Run: python examples/example_comment_governance.py
Then open output/comment_governance_dashboard.html.
"""
import os
import shutil
from pyspark.sql import SparkSession
import conformare as cf
# The standard the business agreed, embedded in the table's own comment.
TABLE_COMMENT = (
"Canonical channel reference table.\n"
"@conformare\n"
"purpose: Map channel_id to a channel name\n"
"owner: Data Engineering\n"
"context: Channel codes were remapped in 2026; pre-2026 joins are wrong\n"
"risk: definition.channel_remap | high | codes remapped in 2026 | owner=Data Engineering\n"
"risk: privacy.partner_confidential | medium | partner is confidential | column=channel"
)
def main(out_dir=None):
out_dir = out_dir or os.path.join(
os.path.dirname(os.path.dirname(os.path.abspath(__file__))), "output"
)
os.makedirs(out_dir, exist_ok=True)
store_dir = os.path.join(out_dir, "comment_gov_store")
if os.path.exists(store_dir):
shutil.rmtree(store_dir)
spark = (
SparkSession.builder.master("local[1]")
.appName("conformare-comment-gov")
.config("spark.ui.enabled", "false")
.getOrCreate()
)
spark.sparkContext.setLogLevel("ERROR")
cf.register_risk(
"definition.channel_remap",
category="Definition",
label="Channel codes remapped in 2026",
default_severity="high",
)
cf.register_risk(
"privacy.partner_confidential",
category="Privacy",
label="Partner channel is confidential",
default_severity="medium",
)
# 1) Data Engineering create the table and describe it via the comment (no conformare).
spark.sql("DROP TABLE IF EXISTS sales_channel")
spark.createDataFrame(
[(1, "Web"), (2, "Retail"), (3, "Partner")], ["channel_id", "channel"]
).write.saveAsTable("sales_channel")
spark.sql(f"COMMENT ON TABLE sales_channel IS '{TABLE_COMMENT}'")
dest = {"writer": "json", "path": store_dir}
try:
# 2) Read the governance straight from the comment.
doc = cf.read_source_governance("sales_channel", spark=spark)
print("parsed from the table comment:")
print(f" purpose : {doc['purpose']}")
print(f" owner : {doc['owner']}")
print(f" context : {doc['contexts']}")
for r in doc["risks"]:
col = f" [col {r['column']}]" if r.get("column") else ""

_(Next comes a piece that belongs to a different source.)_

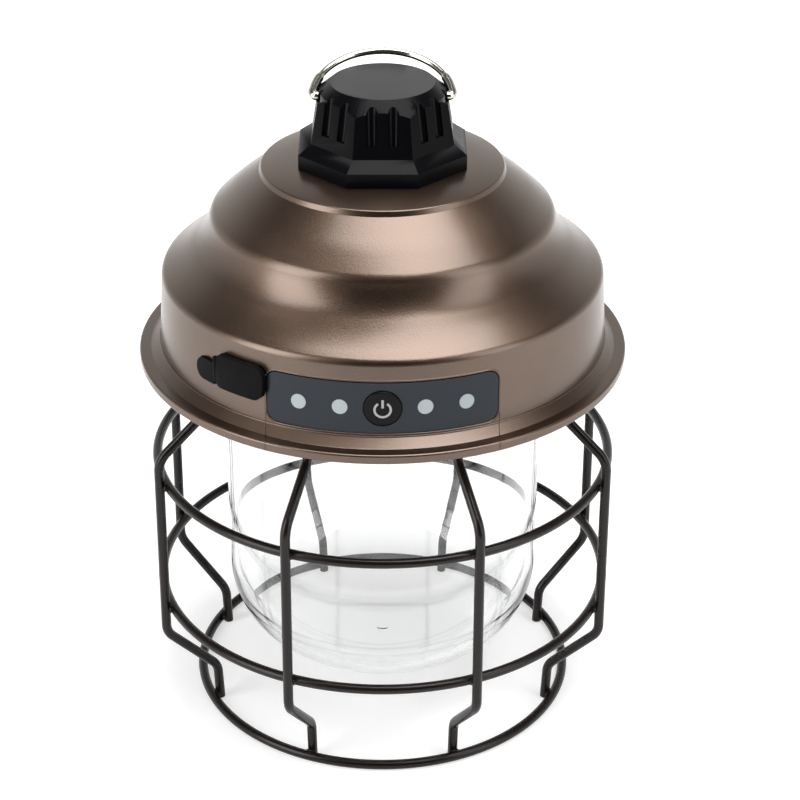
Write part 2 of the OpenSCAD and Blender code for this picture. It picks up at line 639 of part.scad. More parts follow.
module board_screws() color(STEEL) for (x = [-1, 1], y = [-1, 1])
    translate([x * driver_hole_x, y * cell_pitch / 2, driver_z + board_t]) {
        cylinder(h = 2 * pilot_d / 3, d = 2 * pilot_d, $fn = 24);
        translate([0, 0, -board_t]) cylinder(h = board_t, d = pilot_d, $fn = 24);
    }

// ---- Light and globe ----
module led_board() color(WHITE) translate([0, 0, cage_h - board_t]) cylinder(h = board_t, d = led_board_d);
chip = [2.8, 3.5, 0.8];
module led_circle(count, r) for (i = [0 : count - 1]) rotate([0, 0, 360 / count * i])
    translate([r, 0, chip.z / 2]) cube(chip, center = true);
module led_chips() color([0.95, 0.8, 0.35]) translate([0, 0, cage_h - board_t - chip.z]) {
    led_circle(12, led_board_d * 0.36);
    led_circle(6, led_board_d * 0.17);
}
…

print(f" risk : {r['id']} ({r['severity']}){col}")
# 3) Ingest the comment's risks into the fleet (a one-off governance sync).
cf.record_source_risk_from_comment("sales_channel", spark=spark, dest=dest)
# 4) A tracked pipeline reads the table; warn_on_source flags the inherited risk.
cf.configure_store(writer="json", path=store_dir, warn_on_source=True)
import warnings
cf.trackSpark()
cf.set_profiles({"*": [cf.rowCount]})
with warnings.catch_warnings(record=True) as caught:
warnings.simplefilter("always")
with cf.describe("Use channel reference", purpose="Join channel labels"):
channels = spark.table("sales_channel") # sourcing the documented table
channels.count()
cf.restore()
warned = [w for w in caught if issubclass(w.category, cf.fleet.UpstreamRiskWarning)]
print(f"\nwarned on load: {len(warned)} table(s)")
for w in warned:
print(f" ! {w.message}")
# 5) Render the inherited risk into the fleet dashboard.
upstream = cf.check_upstream_risks(["sales_channel"], dest=dest, warn=False)
tables = cf.fleet.read_store(dest)
dash = os.path.join(out_dir, "comment_governance_dashboard.html")
cf.fleet.to_html(
tables, dash, title="Comment governance - inherited risk", upstream=upstream
)
print(f"wrote {dash}")
finally:
spark.sql("DROP TABLE IF EXISTS sales_channel")
spark.stop()
return out_dir
if __name__ == "__main__":
main()